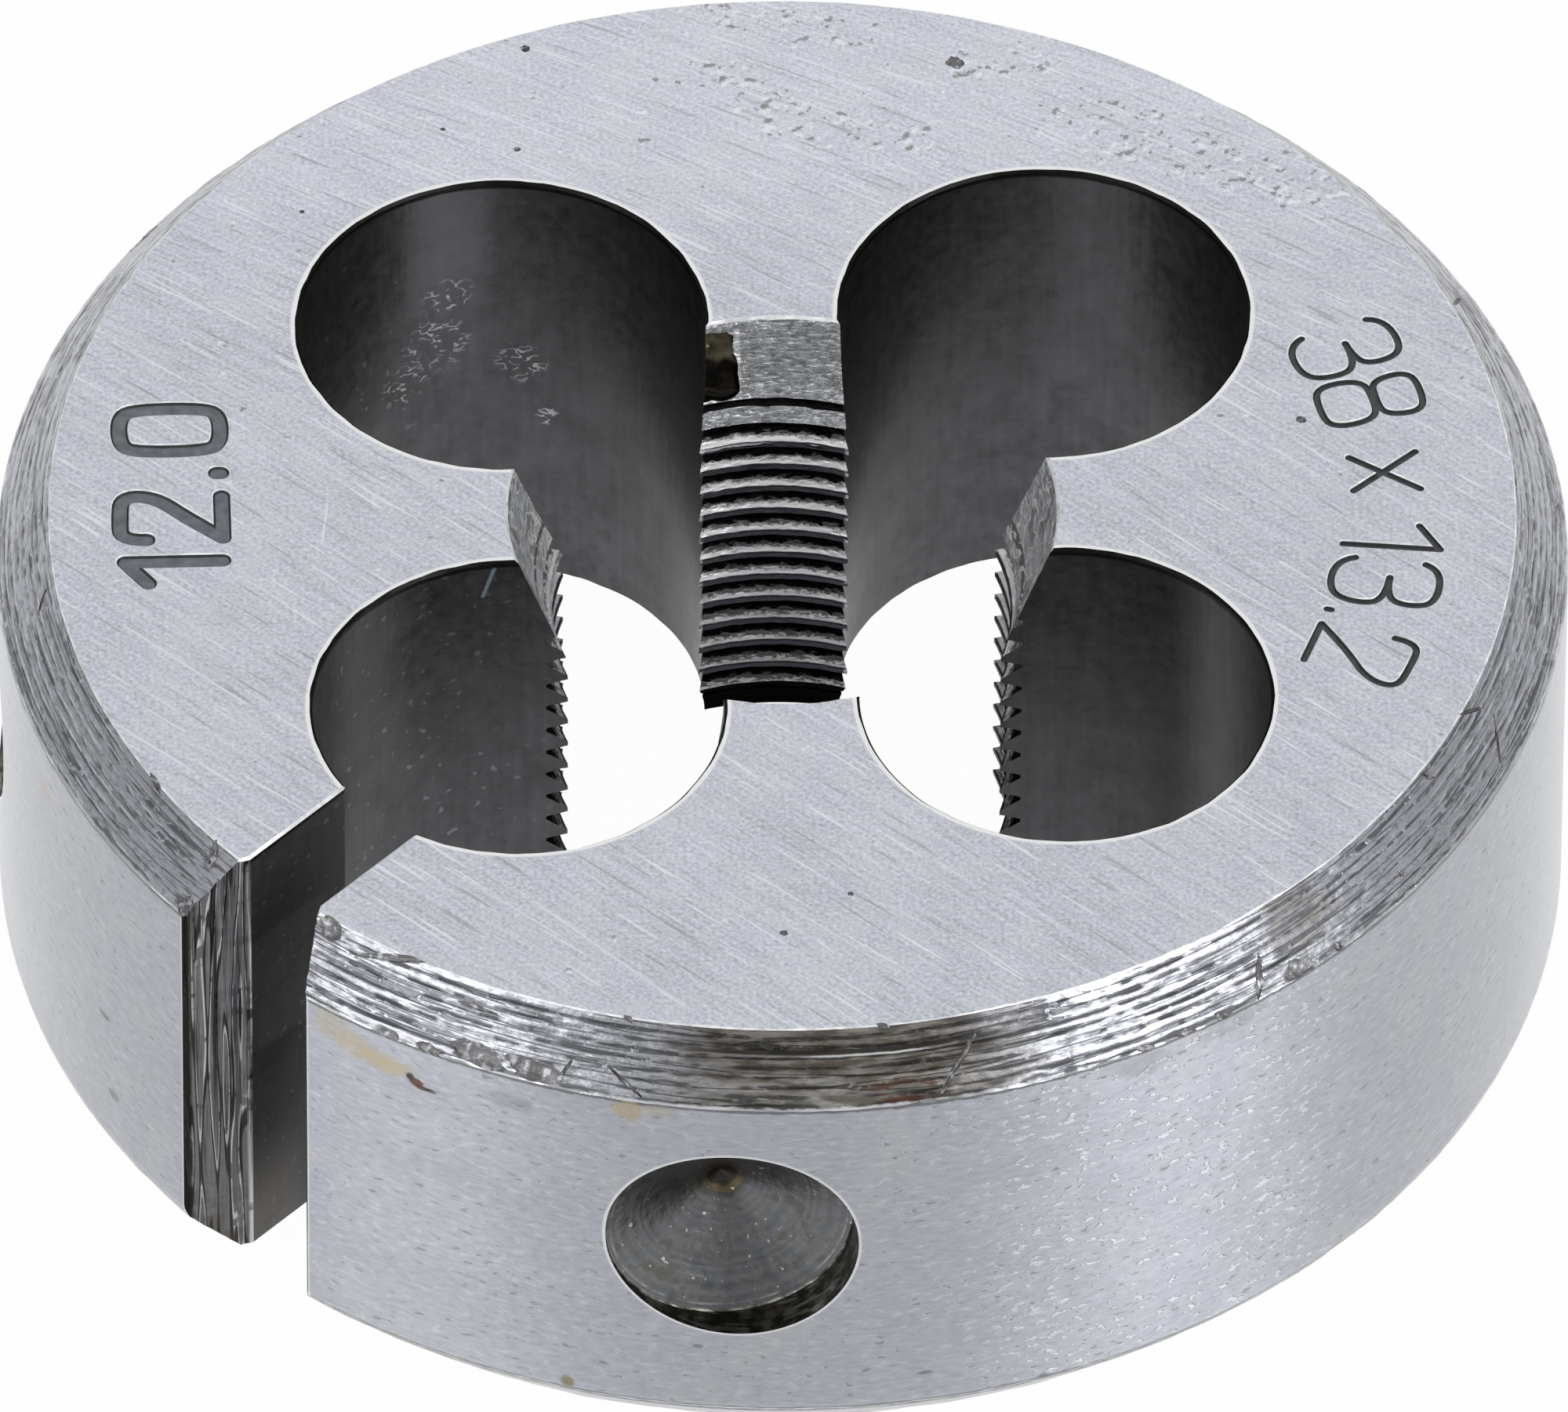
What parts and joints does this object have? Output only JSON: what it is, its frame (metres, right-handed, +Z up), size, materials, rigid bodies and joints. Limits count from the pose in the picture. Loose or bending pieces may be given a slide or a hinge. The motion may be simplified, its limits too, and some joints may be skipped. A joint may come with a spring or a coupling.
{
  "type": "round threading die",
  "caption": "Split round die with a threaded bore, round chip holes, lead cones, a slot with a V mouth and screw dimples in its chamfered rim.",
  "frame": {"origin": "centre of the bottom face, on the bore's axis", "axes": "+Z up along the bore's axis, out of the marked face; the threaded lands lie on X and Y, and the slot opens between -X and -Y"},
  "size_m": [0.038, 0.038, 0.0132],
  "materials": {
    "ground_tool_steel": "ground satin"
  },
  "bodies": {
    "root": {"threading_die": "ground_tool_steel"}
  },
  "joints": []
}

************

» PROBLEM TO SOLVE
Reproduce every line of the data verbatim.

» RESPONSE FOR THIS EXERCISE
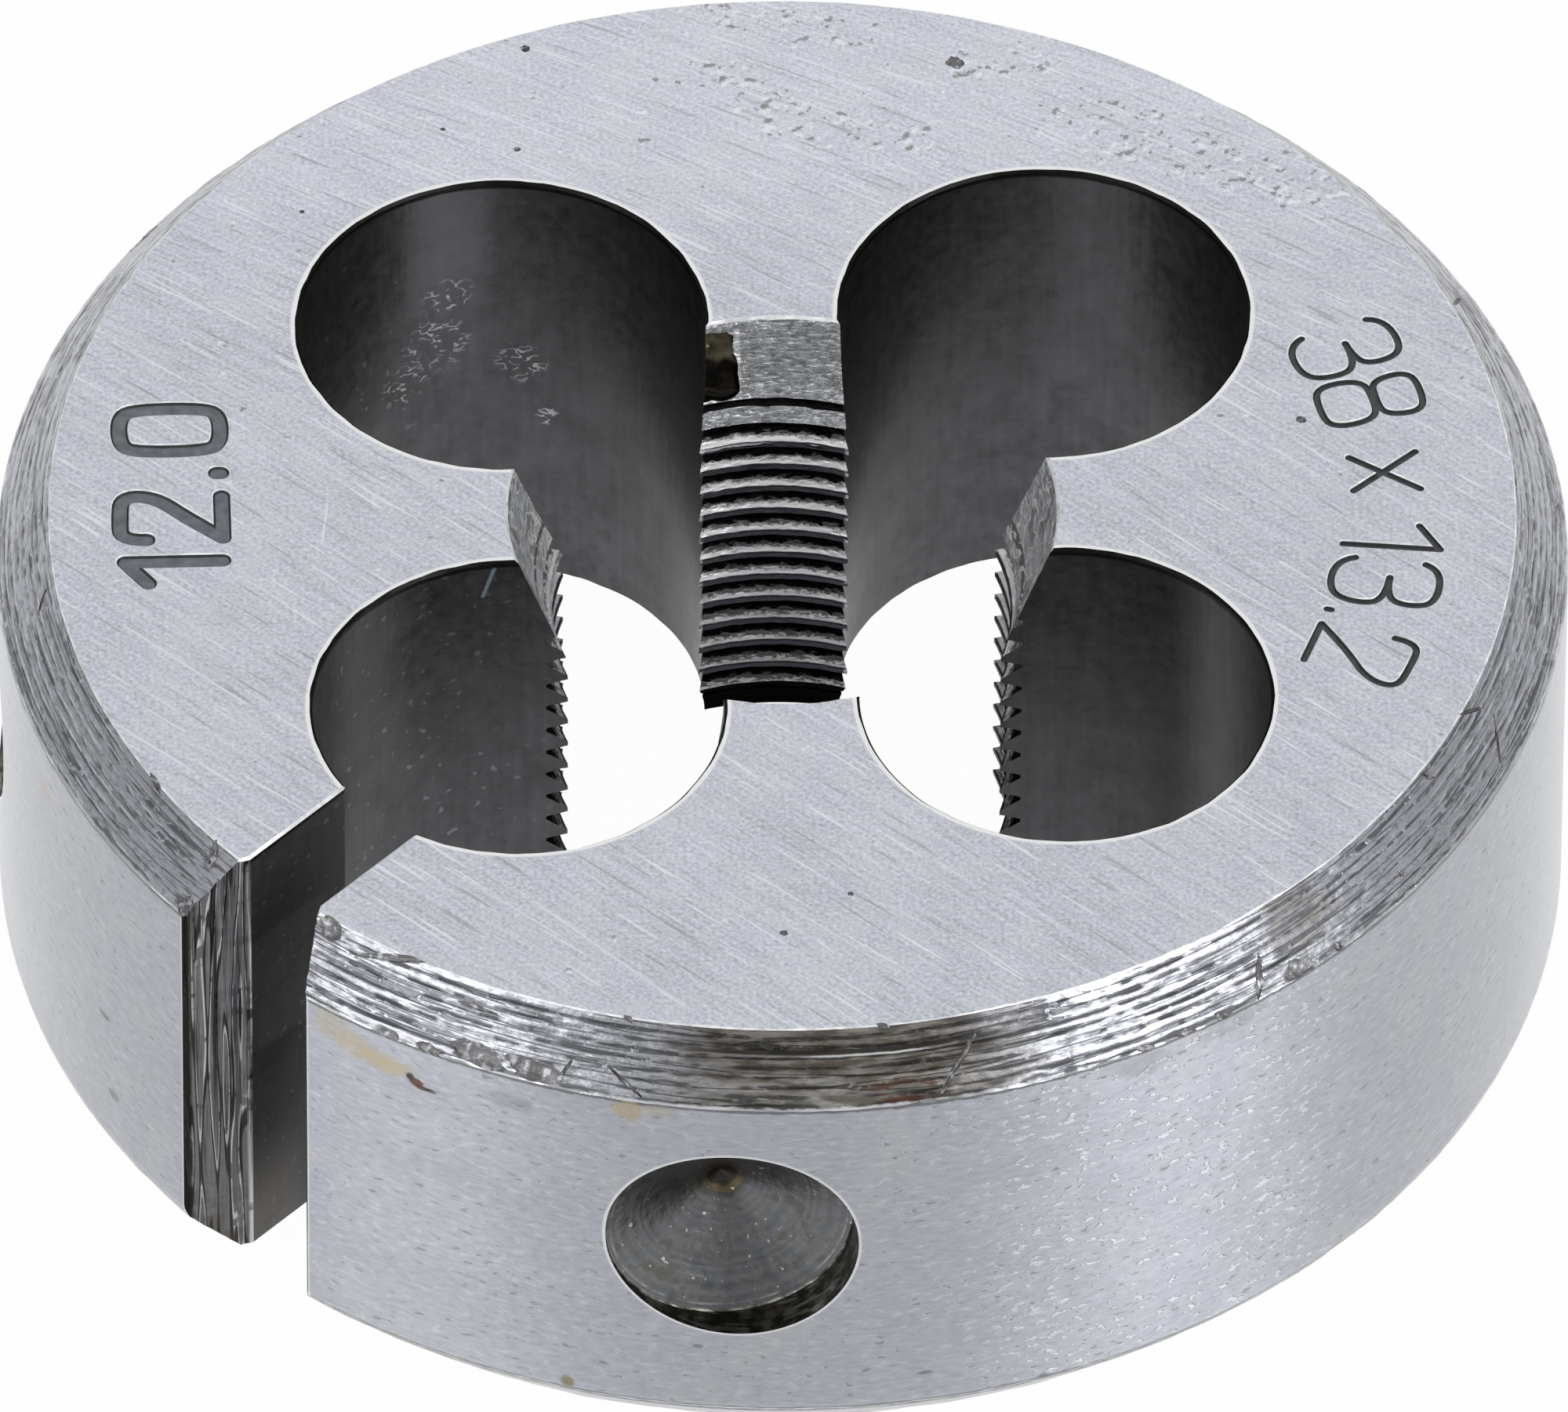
What parts and joints does this object have? Output only JSON: what it is, its frame (metres, right-handed, +Z up), size, materials, rigid bodies and joints. Limits count from the pose in the picture. Loose or bending pieces may be given a slide or a hinge. The motion may be simplified, its limits too, and some joints may be skipped. A joint may come with a spring or a coupling.
{
  "type": "round threading die",
  "caption": "Split round die with a threaded bore, round chip holes, lead cones, a slot with a V mouth and screw dimples in its chamfered rim.",
  "frame": {"origin": "centre of the bottom face, on the bore's axis", "axes": "+Z up along the bore's axis, out of the marked face; the threaded lands lie on X and Y, and the slot opens between -X and -Y"},
  "size_m": [0.038, 0.038, 0.0132],
  "materials": {
    "ground_tool_steel": "ground satin"
  },
  "bodies": {
    "root": {"threading_die": "ground_tool_steel"}
  },
  "joints": []
}